With the power of the revolution of technology and video chat we’re going to have the option to hang out and chat just like we always do! Granted, we’re not going to have to fight over places to sit this year so it may be better this way. Also, less walking! We’re going to have the meeting running from about 8:00am PT through 1:00pm PT so don’t worry if you can’t join right at the start. I’m sure there are going to be people coming and going all day.

In order to be a part of Tom’s Virtual Corner at Cisco Live US 2020, you’re going to need to send me an email at tom@networkingnerd.net or a DM on Twitter with the email address you want the calendar invitation sent to. Yes, that’s a very manual process. But given the number of people that like to invade Zoom calls this is a necessary precaution. Just send me an email with the title “Tom’s Virtual Corner Invitiation” and I’ll make sure you’re on the list. After that we can get everything going just like if we were hanging at the actual corner.

This is supposed to be a fun time to hang and enjoy the company of each other in a format that is hard to replicate, so a couple of ground rules:

  • Disruptive attendees may be kicked at the discretion of the hosts.
  • Follow Wheaton’s Law as the Prime Behavior Directive. If you have a question about whether or not you’re violating that law, you probably are.
  • Be respectful of your peers and friends. Make this a positive experience for everyone. I don’t want to have to be the fun police but if that needs to happen so be it.

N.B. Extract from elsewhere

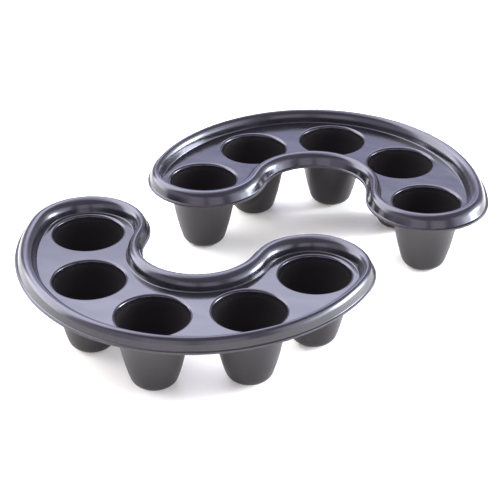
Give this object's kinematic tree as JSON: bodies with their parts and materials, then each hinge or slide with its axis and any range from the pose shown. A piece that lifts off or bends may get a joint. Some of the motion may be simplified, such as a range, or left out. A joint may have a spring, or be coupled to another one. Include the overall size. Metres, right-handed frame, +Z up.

It’s that simple. Be cool, act cool, and we’ll have fun.


Tom’s Take

I’m going to miss the Social Media Hub this year. I’m going to miss my friends and I am also going to regret not getting to make new ones. But maybe we can salvage a bit of that spark this way. We might miss the sign pic or the crazy antics that happen with giant Lego figures or tiaras or unicorn masks. But we’ll be there in spirit and that’s what counts. And, if nothing else, the tenth anniversary of Tom’s Corner next year is going to blow the roof off the place!